May’s gaze traveled above Harper’s head to somewhere far away, and Harper knew she was remembering things she did not want to talk about.

“I don’t,” she said finally. “Not anymore.”

“Oh.” Harper paused. “What did you want to talk to me about?”

“The Gray.” May’s voice was soft, almost breathy. “Is it true the corruption is in there, too?”

Harper nodded. She was tired of telling the story over and over again, but perhaps the Justin Shot had loosened her tongue. “I don’t think the Beast is causing it,” she said. “It seemed like the corruption was attacking it, too, just as much as it’s attacking the town.”

May’s brow furrowed. “That can’t be right.”

“I know what I saw,” Harper said, tensing. But before either of them could say anything more, Justin’s voice broke through the clearing.

“Hey!” Harper turned to see him just a few feet away, looking puzzled. “You two coming or what? We have a game to play.”

“Just need to get a refill,” May said, shaking her head and heading toward the cooler. Whatever had just happened between her and Harper had passed, but Harper knew something had shifted between them.

She stared at the stump, at Isaac, who was swaying softly, at Justin’s earnest face as he waited for her answer.

Saying yes was a bad idea. She nodded anyway.

The drinking game was called Monster in the Gray. Nails lined the edge of a tree stump in an uneven circle, their tips driven into the wood. The object of the game, Justin explained, was to take a hammer, throw it up in the air, catch it, and drive the nail deeper into the tree. If you didn’t touch the nail, you drank.

“Well, that seems like a great way to send your friends to the hospital,” Violet said, eyeing the stump with concern.

“I can’t believe you made a big deal out of the sword and then wanted us to play this,” said Harper.

“Isaac,” May stage-whispered. “I think they’re scared.”

Isaac’s grin was too wide. “I think they are.” He grabbed the hammer, tossed it, caught it, and drove the nearest nail deep into the splintered wood in one quick, fluid motion. May and Justin nodded appreciatively. Even Harper had to admit that she was begrudgingly impressed.
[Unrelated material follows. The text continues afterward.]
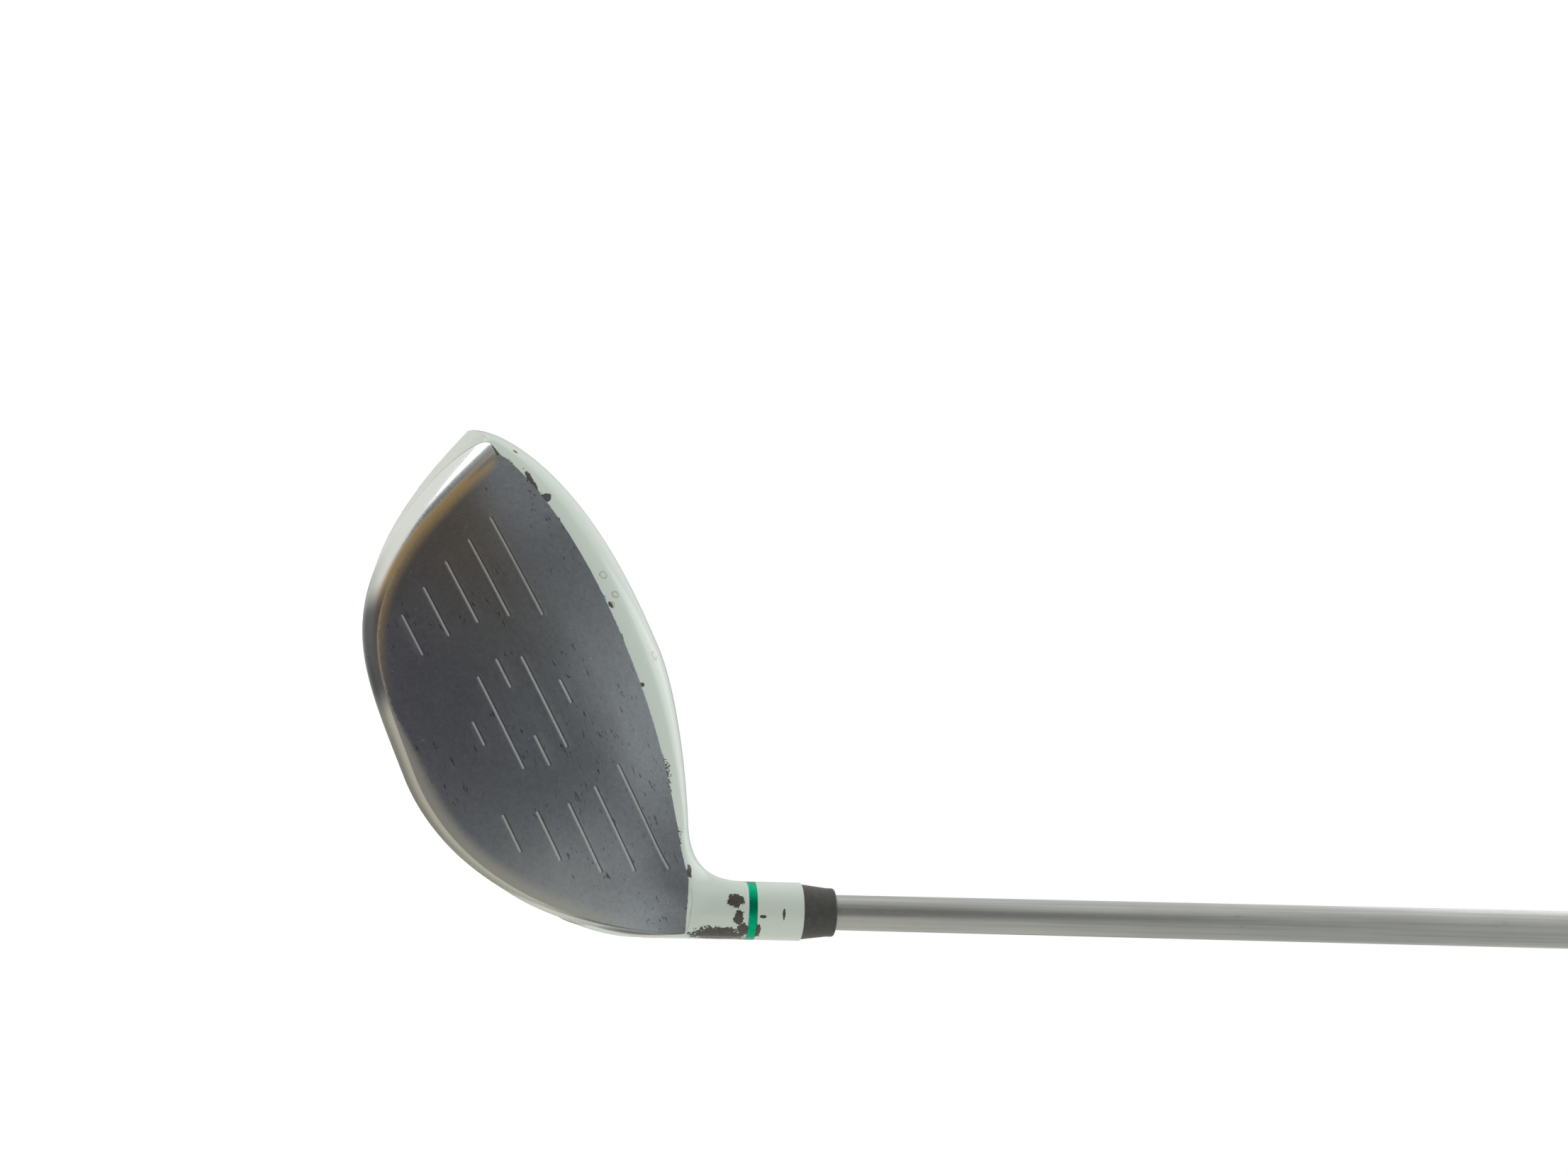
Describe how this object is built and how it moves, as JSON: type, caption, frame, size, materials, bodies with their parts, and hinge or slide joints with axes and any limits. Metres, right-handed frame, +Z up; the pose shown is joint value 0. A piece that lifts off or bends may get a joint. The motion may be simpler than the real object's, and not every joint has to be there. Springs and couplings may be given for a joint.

“See?” he said, handing it to Violet. “You’re the founders, guarding the town border, and if you drive all the nails in—”

“The Beast doesn’t get out, yeah, yeah, I get it.” Violet hefted the tool, looking anxious. “I’m not sure how to do this—”

“Here.” Isaac reached over and adjusted Violet’s fingers, shifting her grip. “So you don’t hurt yourself.” His hands lingered over hers, and Harper wondered if it was the alcohol or something entirely different that made them both pull away from each other a bit too slowly.

“Thanks,” Violet said softly.

Harper glanced around at Justin and May to see that both of them were watching this, too, May still sober enough to look bored by it, Justin too drunk to pretend his focus was anywhere else.

“Okay,” Violet said, tossing the hammer up in the air. She caught it, but her swing went wild, completely missing the nail, and her laughter washed the moment away.